Dans la dix-septième livraison de ça ira, parue en mars 1922,  Pascal Pia (1903-1979) publie un article sur Le Canari et la Cerise de Paul Neuhuys.

 

Paul Neuhuys renouvelle son fonds poétique, hoirie d’une muse aux yeux couleur de film. Les villes-lumière, les ports pavoisés, les sources lumineuses des cinémas offrent mille et une images. Le spectacle nous vaut ce nouveau poète. Il a tordu le cou à l’éloquence. Sensible aux ondes, comme on doit l’être aujourd’hui, il encage la sentimentalité et ne permet que rarement à ses colombes, un vol court, aigu, précis.

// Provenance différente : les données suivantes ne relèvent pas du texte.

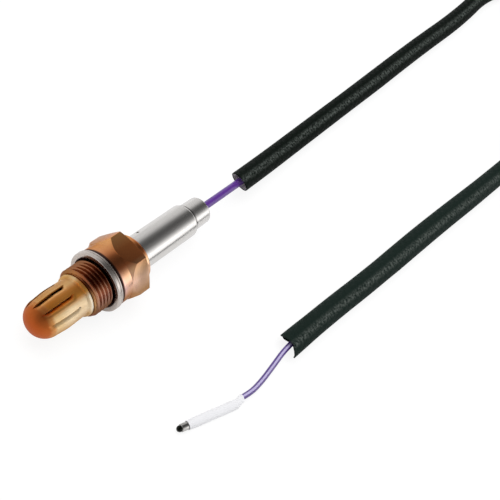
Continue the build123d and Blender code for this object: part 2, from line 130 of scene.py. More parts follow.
def linked(name: str, data: bpy.types.ID) -> bpy.types.Object:
    """Make an object and link it to the scene.

    Args:
        name: the object's name.
        data: its mesh, curve, camera or light.

    Returns:
        The new object.
    """
    made = bpy.data.objects.new(name, data)
    bpy.context.scene.collection.objects.link(made)
    return made


def smoothstep(value: float) -> float:
    """Ease from 0 to 1 with flat ends."""
    value = min(max(value, 0.0), 1.0)
    return value * value * (3 - 2 * value)


def between(table: Sequence[tuple[float, float]], value: float) -> float:
    """Read a table with eased steps between its entries.

    Args:
        table: (place, amount) pairs in rising order of place.
        value: the place to read.

    Returns:
        The amount there.
    """
    if value <= table[0][0]:
        return table[0][1]
    for (low, first), (high, last) in zip(table, table[1:]):
        if value <= high:
            return first + (last - first) * smoothstep((value - low) / (high - low))
    return table[-1][1]


def rounded(corners: Sequence[Corner], steps: int = 4, closed: bool = True) -> Outline:
    """Round an outline's corners.

    Args:
        corners: (station, radius, fillet) of each corner; a fillet of 0 keeps it sharp.
        steps: segments of each fillet.
        closed: whether the last corner joins the first.

    Returns:
        The outline's points, the same number for the same list of fillets.
    """
    points: Outline = []
    count = len(corners)
    for index, (station, radius, fillet) in enumerate(corners):
        here = Vector((station, radius))
        if fillet <= 0 or (not closed and index in (0, count - 1)):
            points.append((station, radius))
            continue
        back = Vector(corners[index - 1][:2]) - here
        ahead = Vector(corners[(index + 1) % count][:2]) - here
        half = back.angle(ahead) / 2
        reach = min(fillet / math.tan(half), back.length * FILLET_SHARE, ahead.length * FILLET_SHARE)
        bend = reach * math.tan(half)
        centre = here + (back.normalized() + ahead.normalized()).normalized() * (bend / math.sin(half))
        start = here + back.normalized() * reach - centre
        end = here + ahead.normalized() * reach - centre
        swing = start.angle_signed(end)
        for step in range(steps + 1):
            arm = start.copy()
            arm.rotate(Matrix.Rotation(-swing * step / steps, 2))
            points.append((centre.x + arm.x, centre.y + arm.y))
    return points


def finished(name: str, mesh: bpy.types.Mesh, materials: Sequence[bpy.types.Material],
             crease: float = 35.0) -> bpy.types.Object:
    """Link a mesh as an object, smooth between creases, with outward faces.

    Args:
        name: the piece's name.
        mesh: its mesh, in the row frame.
        materials: its finishes.
        crease: angle in degrees from which an edge stays sharp.

    Returns:
        The new object.
    """
    shape = bmesh.new()
    shape.from_mesh(mesh)
    bmesh.ops.recalc_face_normals(shape, faces=shape.faces)
    shape.to_mesh(mesh)
    shape.free()
    mesh.polygons.foreach_set("use_smooth", [True] * len(mesh.polygons))
    mesh.set_sharp_from_angle(angle=math.radians(crease))
    for material in materials:
        mesh.materials.append(material)
    return linked(name, mesh)


def loft(name: str, columns: Sequence[Outline], bearings: Sequence[float],
         place: Matrix = BODY_PLACE) -> bpy.types.Mesh:
    """Close a mesh over outlines that stand round an axis, one at each bearing.

    Args:
        name: the mesh's name.
        columns: closed (station, radius) outlines with the same number of points.
        bearings: each outline's angle in radians, from +Y towards +Z.
        place: from the axis's frame, in metres, to the row frame.

    Returns:
        The mesh.
    """
    rows = len(columns[0])
    on_axis = [all(column[row][1] < 1e-6 for column in columns) for row in range(rows)]
    vertices: list[Vector] = []
    rings: list[list[int]] = []
    for row in range(rows):
        if on_axis[row]:
            vertices.append(place @ Vector((columns[0][row][0] * MM, 0.0, 0.0)))
            rings.append([len(vertices) - 1] * len(columns))
            continue
        rings.append(list(range(len(vertices), len(vertices) + len(columns))))
        for column, bearing in zip(columns, bearings):
            station, radius = column[row]
            vertices.append(place @ (Vector((station, radius * math.cos(bearing),
                                             radius * math.sin(bearing))) * MM))
    faces: list[list[int]] = []
    for row in range(rows):
        after = (row + 1) % rows
        if on_axis[row] and on_axis[after]:
            continue
        for index in range(len(columns)):
            beside = (index + 1) % len(columns)
            corners = [rings[row][index], rings[row][beside], rings[after][beside], rings[after][index]]
            faces.append(list(dict.fromkeys(corners)))
    mesh = bpy.data.meshes.new(name)
    mesh.from_pydata(vertices, [], faces)
    return mesh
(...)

Pour Paul Neuhuys la poésie moderne est bien ce que la définit Jean Epstein : un nouvel état d’intelligence. Paul Neuhuys dédaigne les paysages flous et vaporeux. Son œil est un objectif de 13 x 18. Le jamais vu, les pays de couleur le séduisent. Paris, ce village dont il énumère les fontaines, le port d’Anvers et ses steamers en partance lui laissent un peu de nostalgie universelle. Neuhuys, je vous ai rencontré un soir d’automne. Nous avons trinqué au « Paon Royal », alors que sommeillait Anvers écrasée d’ombres. Le Paon Royal couvert d’étoiles, le jardin zoologique où les perroquets allument un feu de joie, le cri tragique des sirènes ou le déclic du kodak, lyrisme qui ne se soucie pas des métriques régulières, notations rapides qui font du poème, un télégramme. À tout cela Neuhuys ajoute un peu d’ironie savamment dosée. Chaque pièce de son recueil est un de ces rainbows dont nous parla Farrère, flûtes à champagne de liqueurs diverses, où les sept couleurs de l’arc-en-ciel se superposent. Neuhuys, vous avez donné à « Ça Ira » des études dont les poètes français peuvent vous être reconnaissants. Au Canari, que vous nous lèguez, je ne connais pas de poèmes belges comparables. Orphée a aboli le temps et la distance. À Paris je vous ai connu en vous lisant. J’ai touché du doigt un poète et j’ai marqué ce jour d’une pierre blanche.